4.8 As to the remaining amendments, the board considers that the passages indicated in the letter dated 17 January 2018 (page 4, second paragraph to page 5, last paragraph) sufficiently demonstrate that the claims satisfy the requirements of Article 123(2) EPC.

4.9 Therefore, the amendments of the present claims do not add subject-matter.

5. Remittal for further prosecution

5.1 Since the objections concerning lack of clarity and added subject-matter are overcome by the present claims, the case is remitted to the first instance for further prosecution. This mainly includes examination of inventive step and an additional search, neither of which happened so far. Instead a "no search" declaration under Rule 63 EPC was issued during the search phase (on 11 February 2010) objecting to a lack of clarity (Article 84 EPC) and insufficient disclosure (Article 83 EPC). Therein, the expressions considered unclear and insufficiently disclosed were either no longer objected to in the appealed decision (e.g. "virtuali­zing physical resources"), or objected to with a different reasoning. For example, "exiting the operating environment" was considered unclear, since the "skilled person was unable to determine their implications in technical features" (see declaration, section 1.3). In the decision (section 14.5), the term "upon exiting the operating system logic" was said to be unclear because of the word "logic" (now it reads "upon exiting the operating environment logic"; see the step of switching in present claim 1).

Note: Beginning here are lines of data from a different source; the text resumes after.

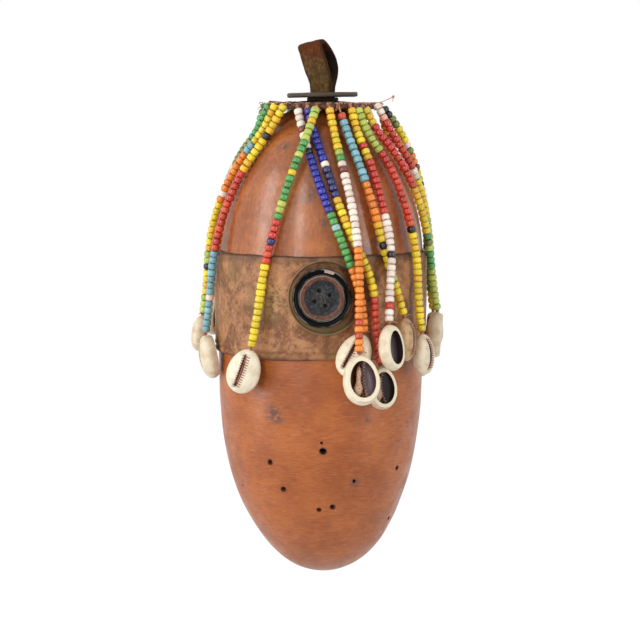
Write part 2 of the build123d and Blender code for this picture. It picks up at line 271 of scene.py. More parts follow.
def tidy_selection():
    """Leave edit mode and deselect everything."""
    if bpy.context.object and bpy.context.object.mode != "OBJECT":
        bpy.ops.object.mode_set(mode="OBJECT")
    bpy.ops.object.select_all(action="DESELECT")


def take_up(piece):
    """Make a piece the only one selected."""
    tidy_selection()
    piece.select_set(True)
    bpy.context.view_layer.objects.active = piece


def started(name):
    """Name the primitive that was just added."""
    piece = bpy.context.active_object
    piece.name = name
    piece.data.name = name
    return piece


def settled(piece):
    """Write a piece's place, turn and scale into its mesh."""
    take_up(piece)
    bpy.ops.object.transform_apply(location=True, rotation=True, scale=True)
    return piece


def modified(piece, kind, **settings):
    """Add a modifier and apply it."""
    take_up(piece)
    modifier = piece.modifiers.new(kind.title(), kind)
    for key, value in settings.items():
        setattr(modifier, key, value)
    bpy.ops.object.modifier_apply(modifier=modifier.name)
    return piece


def closed_up(piece):
    """Merge doubles and turn all faces outwards."""
    take_up(piece)
    bpy.ops.object.mode_set(mode="EDIT")
    bpy.ops.mesh.select_all(action="SELECT")
    bpy.ops.mesh.remove_doubles(threshold=0.000002)
    bpy.ops.mesh.normals_make_consistent(inside=False)
    bpy.ops.object.mode_set(mode="OBJECT")
    return piece


def smoothed(piece, angle=40):
    take_up(piece)
    bpy.ops.object.shade_smooth_by_angle(angle=math.radians(angle))
    return piece


def kneaded(piece, move):
    """Move every point of a piece by a rule."""
    for vertex in piece.data.vertices:
        vertex.co = move(vertex.co.copy())
    piece.data.update()
    return piece


def joined(pieces, name):
    """Join several pieces into the first."""
    tidy_selection()
    for piece in pieces:
        piece.select_set(True)
    bpy.context.view_layer.objects.active = pieces[0]
    bpy.ops.object.join()
    return started(name)


def cut_away(piece, cutter):
    """Take a cutter's shape out of a piece."""
    modified(piece, "BOOLEAN", object=cutter, operation="DIFFERENCE", solver="EXACT")
    bpy.data.objects.remove(cutter)
    return piece


def marked(piece, name, value):
    """Give every point of a piece a number to paint by, fixed or from its place."""
    mesh = piece.data
    layer = mesh.attributes.get(name) or mesh.attributes.new(name, "FLOAT", "POINT")
    for index, vertex in enumerate(mesh.vertices):
        layer.data[index].value = value(vertex.co) if callable(value) else value
    return piece


def turned(name, outline, sides):
    """Turn a shape on the Z axis, ring by ring, from an outline of radii and heights."""
    tidy_selection()
    radius, height = outline[0]
    bpy.ops.mesh.primitive_circle_add(vertices=sides, radius=radius, location=(0, 0, height))
    piece = settled(started(name))
    bpy.ops.object.mode_set(mode="EDIT")
    bpy.ops.mesh.select_all(action="SELECT")
    for next_radius, next_height in outline[1:]:
        rise = (0, 0, next_height - height)
        bpy.ops.mesh.extrude_edges_move(TRANSFORM_OT_translate={"value": rise})
        if next_radius:
            share = next_radius / radius
            bpy.ops.transform.resize(value=(share, share, 1), center_override=(0, 0, next_height))
        else:
            bpy.ops.mesh.merge(type="CENTER")
        radius, height = next_radius, next_height
    bpy.ops.object.mode_set(mode="OBJECT")
    return closed_up(piece)


def copied(model):
    """A copy of a piece, with a mesh of its own."""
    copy = model.copy()
    copy.data = model.data.copy()
    bpy.context.collection.objects.link(copy)
    return copy


def line_added(curve, line):
    """Add one smooth line, led by its points, to a curve."""
    spline = curve.splines.new("NURBS")
    spline.points.add(len(line) - 1)
    for point, place in zip(spline.points, line):
        point.co = (*place, 1)
    spline.order_u = 3
    spline.use_endpoint_u = True


def open_edges(piece):
    """Go into edit mode with a piece's open edges selected."""
    take_up(piece)
    bpy.ops.object.mode_set(mode="EDIT")
    bpy.ops.mesh.select_all(action="DESELECT")
    bpy.ops.mesh.select_non_manifold()


def strands(name, lines, thickness, sides):
    """Thin fibres along lines of points, as one mesh."""
    curve = bpy.data.curves.new(name, "CURVE")
    curve.dimensions = "3D"
    curve.bevel_depth = thickness / 2
    curve.bevel_resolution = sides
    curve.use_fill_caps = True
    curve.resolution_u = 4
    for line in lines:
        line_added(curve, line)
    piece = bpy.data.objects.new(name, curve)
    bpy.context.collection.objects.link(piece)
    take_up(piece)
    bpy.ops.object.convert(target="MESH")
    return started(name)


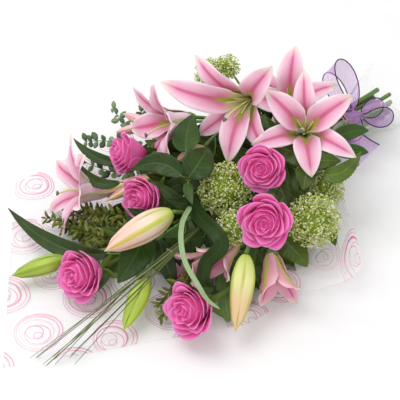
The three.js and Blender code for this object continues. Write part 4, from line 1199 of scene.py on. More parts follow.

5.2 Neither objection convinces the board, which regards these expressions as clear in the context of changing an operating system (or "environment") on top of a virtual machine manager (VMM), see for example figures 5-8. Furthermore, the term "logic" is considered clear, as stated above.

5.3 Thus, the board regards the claims as searchable.

Order

For these reasons it is decided that:

1) The decision under appeal is set aside.

2) The application is remitted to the department of first instance for further prosecution on the basis of the claims filed on 17 January 2018.